On Christmas Day, Rodionov remarked that "the activity of the North Atlantic alliance, which has made a radical decision to expand eastward, is a potential source of danger, which could grow into a military threat." He added that the "activities of some Asian states such as Turkey, Iran, Pakistan, Japan, China and others are potential sources of military danger to CIS members." These were no slips of the tongue. The Defense Ministry is apparently seeking excuses to ask for money to build a Soviet-style continental perimeter defense against everyone.

The Defense Council meeting, which should have taken place Wednesday, was postponed at the last moment because Yeltsin was said to have a "cold." But this does not make the clash on defense policy any less certain to occur later.

Kremlin insiders say Baturin is tacitly supported by Yeltsin's other liberal aides, foremost among them the chief of the president's administration, Anatoly Chubais, and Finance Minister Alexander Livshits. These liberals, however, are no match for the defense establishment.
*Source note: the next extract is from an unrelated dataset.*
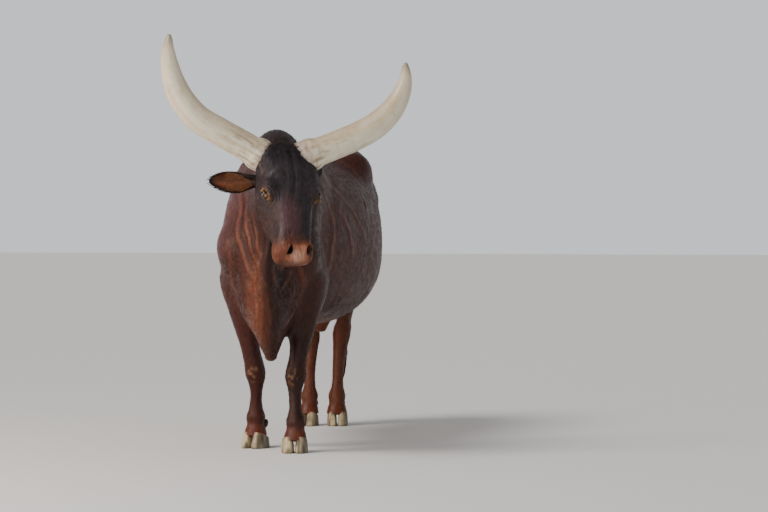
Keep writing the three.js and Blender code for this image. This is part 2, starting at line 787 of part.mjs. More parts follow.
// Flesh, meshed a region at a time and parted by thin cuts.
const FORE_CUT = 566;
const HIND_CUT = 700;
const WAIST = 310;
const HAUNCH = 1010;
const head = skin(flesh, face, [-172, -326, -74], [170, 60, 640], [24, 25, 28]);
const front = skin(flesh, backward, [-380, 376, -560], [380, 1580, 430], [43, 48, 54]);
const rear = skin(flesh, backward, [-440, 440, 230], [440, 1540, 1640], [55, 60, 74]);

const inFace = (level, along) => new THREE.Vector3(0, level, along).transformDirection(face.matrix);
const napePlane = [face.point(0, -112, -10), inFace(245, 173)];
const jawPlane = [face.point(0, -288, 261), inFace(232, -102)];
const [, foreBody] = part(front, [napePlane, jawPlane]);
let skullFlesh = head.intersect(region([napePlane, jawPlane], 0));

const breastPlane = [new THREE.Vector3(0, -352, 1030), new THREE.Vector3(0, -470, -268)];
const betweenLegs = [new THREE.Vector3(0, -116, 600), new THREE.Vector3(0, -1, 0)];
const [, chestAndNeck] = part(foreBody, [breastPlane, betweenLegs]);
const fold = skin(flesh, backward, [-150, 376, -560], [210, 1160, -80], [20, 46, 32]);
const jawAside = [jawPlane[0], jawPlane[1].clone().negate()];
const dewlapFlesh = fold.intersect(region([breastPlane, betweenLegs, jawAside], -SEAM));
const neckPlane = [new THREE.Vector3(0, -60, 1400), new THREE.Vector3(0, -0.86, 0.5)];
let [neckFlesh, shoulders] = part(chestAndNeck, [neckPlane]);
const [, foreTrunk] = cut(shoulders, new THREE.Vector3(0, WAIST, 0), Y);
const [humpFlesh, chestOnLegs] = cut(foreTrunk, new THREE.Vector3(0, 0, 1398), Z);
const [chestFlesh] = cut(chestOnLegs, new THREE.Vector3(0, 0, FORE_CUT), Z);
const [rearTrunk] = cut(rear, new THREE.Vector3(0, WAIST, 0), Y);
const [haunchOnLegs, barrelFlesh] = cut(rearTrunk, new THREE.Vector3(0, HAUNCH, 0), Y);
const [haunches] = cut(haunchOnLegs, new THREE.Vector3(0, 0, HIND_CUT), Z);

for (const [side, sign] of Object.entries(SIDES)) {
  const socket = eyeAxes(sign);
  skullFlesh = skullFlesh.add(lids(socket)).subtract(eyeball(socket, SEAM));
  for (const grown of [horn(side, SEAM), earSeat(side), ear(side, SEAM)]) {
    skullFlesh = skullFlesh.subtract(grown);
    neckFlesh = neckFlesh.subtract(grown);
  }
  node("eye_" + side, eyeball(socket, 0), EYEBALL, 0.1);
  node("horn_" + side, horn(side), HORN, 0.45);
  node("ear_" + side, ear(side), FACE);
}
for (const sign of Object.values(SIDES)) skullFlesh = skullFlesh.subtract(nostril(sign));
node("head", skullFlesh.subtract(mouthLine()), FACE);
node("neck", neckFlesh, COAT);
node("dewlap", dewlapFlesh, COAT);
node("hump", humpFlesh, COAT);
node("chest", chestFlesh, COAT);
node("barrel", barrelFlesh, COAT);


// Legs: the upper piece with the knee or hock, and the lower piece down to the claws.
const LEGS = {
  fore: { joints: foreJoints, feet: FORE_FOOT, top: FORE_CUT, part: 292, name: "fore" },
  hind: { joints: hindJoints, feet: HIND_FOOT, top: HIND_CUT, part: 300, name: "hind" },
};
const LOWER_LEVELS = [0, 0.06, 0.15, 0.26, 0.38, 0.55, 0.78, 1];
const UPPER_LEVELS = {
  fore: [0, 0.09, 0.2, 0.3, 0.42, 0.6, 0.8, 1],
  hind: [0, 0.16, 0.3, 0.4, 0.5, 0.6, 0.75, 0.88, 1],
};
for (const [end, leg] of Object.entries(LEGS))
  for (const [side, sign] of Object.entries(SIDES)) {
    const centreAt = through(leg.joints[side]);
    const size = CLAW_SIZE[end];
    const axes = footAxes(leg.feet[side], TOE_OUT[end][side], sign);
    const across = new THREE.Vector3().setFromMatrixColumn(axes.matrix, 0);
    const ahead = new THREE.Vector3().setFromMatrixColumn(axes.matrix, 1);
    const level = (height) => {
      const [, x, forward] = centreAt(height);
      return { centre: new THREE.Vector3(x, -forward, height), across, ahead };
    };
    const upper = UPPER_LEVELS[end].map((t) =>
      level(THREE.MathUtils.lerp(leg.part + SEAM / 2, leg.top - SEAM / 2, t)),
    );
    node(`${leg.name}leg_${side}`, wrap(upper, 12, 170), COAT);

    // The lowest ring leans with the hairline of the claws.
    const tilt = Math.atan2(CLAW.front - CLAW.heel, 80);
    const leant = ahead.clone().multiplyScalar(Math.cos(tilt)).addScaledVector(Z, Math.sin(tilt));
    const bottom = axes.point(0, 0, hairline(0));
    const lower = LOWER_LEVELS.map((t) => {
      const height = THREE.MathUtils.lerp(bottom.z + 4, leg.part - SEAM / 2, t);
      const ease = Math.max(1 - t / 0.26, 0);
      const found = level(height);
      const lean = ahead.clone().lerp(leant, ease).normalize();
      return { centre: t === 0 ? bottom : found.centre, across, ahead: lean };
    });
    let foot = wrap(lower, 12, 110);
    for (const outer of [1, -1]) {
      foot = foot.subtract(dewclaw(axes, outer, SEAM));
      const lower = outer === sign ? "outer" : "inner";
      node(`dewclaw_${leg.name}_${side}_${lower}`, dewclaw(axes, outer), HOOF);
      node(`claw_${leg.name}_${side}_${lower}`, claw(axes, outer, size), HOOF);
    }
    node(`${leg.name}foot_${side}`, foot, COAT);
  }

// Tail: it hangs behind the left hind leg and ends in a switch.
const TAIL_RUN = [
  [0, 1440, 1352], [4, 1500, 1338], [14, 1556, 1270], [26, 1578, 1140], [38, 1576, 980],
  [46, 1570, 800], [50, 1566, 640], [52, 1564, 500], [52, 1562, 440],
];
const tailRadius = through([[0, 44], [0.1, 40], [0.2, 31], [0.4, 22], [0.7, 16], [1, 11]]);
const tailPoints = TAIL_RUN.map((place) => new THREE.Vector3(...place));
const tail = (grow) =>
  sweep(lengthened(tailPoints, grow), 20, (t) => [tailRadius(t)[1] + grow, tailRadius(t)[1] + grow], 10);

// Switch: the long hair at the end of the tail, as one smooth drop out to its tips.
const SWITCH_RUN = [
  [52, 1563, 548],
  [52, 1563, 480],
  [53, 1565, 380],
  [55, 1568, 280],
  [57, 1572, 206],
];
const switchReach = through([[0, 21, 20], [0.22, 33, 30], [0.5, 40, 36], [0.8, 27, 24], [1, 6, 5]]);
const switchPoints = SWITCH_RUN.map((place) => new THREE.Vector3(...place));
const hair = sweep(switchPoints, 9, (t) => switchReach(t).slice(1), 12);
node("hindquarters", haunches.subtract(tail(SEAM)), COAT);
node("tail", tail(0), COAT);
node("tail_switch", hair.subtract(tail(SEAM)), SWITCH_HAIR, 0.8);

// The origin goes under the middle of the bounding box.
const bounds = new THREE.Box3().setFromObject(bull);
const middle = bounds.getCenter(new THREE.Vector3());
bull.position.set(-middle.x, -middle.y, -bounds.min.z);
export default bull;
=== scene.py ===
# An ankole watusi bull, life size, standing with its head turned to its left.
# Forms are worked out in millimetres, with the origin on the ground midway between the fore feet,
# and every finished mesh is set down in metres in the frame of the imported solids.

import math

import bmesh
import bpy
import numpy as np
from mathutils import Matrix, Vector


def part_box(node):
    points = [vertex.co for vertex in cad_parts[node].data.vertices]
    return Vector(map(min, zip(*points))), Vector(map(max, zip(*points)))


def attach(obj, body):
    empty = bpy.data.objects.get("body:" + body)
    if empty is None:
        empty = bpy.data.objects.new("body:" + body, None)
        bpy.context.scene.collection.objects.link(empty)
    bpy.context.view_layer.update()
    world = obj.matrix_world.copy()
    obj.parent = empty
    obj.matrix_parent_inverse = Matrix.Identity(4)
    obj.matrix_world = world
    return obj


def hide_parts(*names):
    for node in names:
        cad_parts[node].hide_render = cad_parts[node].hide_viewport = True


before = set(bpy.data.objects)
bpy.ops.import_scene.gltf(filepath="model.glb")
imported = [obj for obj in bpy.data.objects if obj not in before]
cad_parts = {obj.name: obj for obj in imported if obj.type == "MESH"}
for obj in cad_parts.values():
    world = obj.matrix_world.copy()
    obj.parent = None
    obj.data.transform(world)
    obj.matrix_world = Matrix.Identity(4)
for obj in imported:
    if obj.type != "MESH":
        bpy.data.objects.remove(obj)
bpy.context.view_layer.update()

SIDES = {"left": 1, "right": -1}
BODY = "root"

# Stance, as in the solids
FORE_FOOT = {"left": (119, -103), "right": (-106, 103)}
HIND_FOOT = {"left": (72, 1365), "right": (-78, 1335)}
HOCK_OUT = {"left": 14, "right": -4}
TOE_OUT = {"fore": {"left": 6, "right": 20}, "hind": {"left": 8, "right": 10}}
POLL = (149, -425, 1440)
CROWN = (137, -425, 1440)
HEAD_SLOPE = 29
FACE_HELD = {"turn": 30, "roll": -3.5}
HORNS_HELD = {"turn": 22, "roll": 2}
COAT_DEPTH = 3


# Axes and simple vector work
def unit(vector):
    vector = np.asarray(vector, float)
    return vector / np.maximum(np.linalg.norm(vector, axis=-1, keepdims=True), 1e-12)


def turned(vector, axis, degrees):
    angle = math.radians(degrees)
    axis = unit(axis)
    kept = axis * (axis @ vector)
    return kept + (vector - kept) * math.cos(angle) + np.cross(axis, vector) * math.sin(angle)


class Axes:
    """A place with three directions of its own."""

    def __init__(self, origin, across, level, along):
        self.origin = np.asarray(origin, float)
        self.basis = np.array([across, level, along], float)

    def local(self, points):
        return (points - self.origin) @ self.basis.T

    def point(self, across, level, along):
        return self.origin + np.array([across, level, along], float) @ self.basis

    def points(self, rows):
        return self.origin + np.asarray(rows, float) @ self.basis

    def direction(self, across, level, along):
        return unit(np.array([across, level, along], float) @ self.basis)


X, Y, Z = np.eye(3)
backward = Axes((0, 0, 0), X, Z, Y)
upward = Axes((0, 0, 0), X, -Y, Z)


def held_axes(held):
    turn = math.radians(held["turn"])
    ahead = np.array([math.sin(turn), -math.cos(turn), 0])
    left = turned(np.array([math.cos(turn), math.sin(turn), 0]), ahead, held["roll"])
    return left, ahead, turned(Z, ahead, held["roll"])


def face_axes():
    slope = math.radians(HEAD_SLOPE)
    left, ahead, up = held_axes(FACE_HELD)
    down_face = ahead * math.sin(slope) - up * math.cos(slope)
    out_of_face = ahead * math.cos(slope) + up * math.sin(slope)
    return Axes(POLL, left, out_of_face, down_face)


face = face_axes()
crown = Axes(CROWN, *held_axes(HORNS_HELD))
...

Russian generals are resisting defense cutbacks as vigorously as any other general in any other country would in their place. The main difference is that in Russia there is still no effective civilian control of the military and no counterbalance. A high-ranking Kremlin official told me that only Yeltsin can stop Rodionov and other generals from destroying any prospect of meaningful military reform. "He is our last chance, but we do not know what he thinks, or what he will do."

Pavel Felgenhauer is Segodnya's defense and national security affairs editor.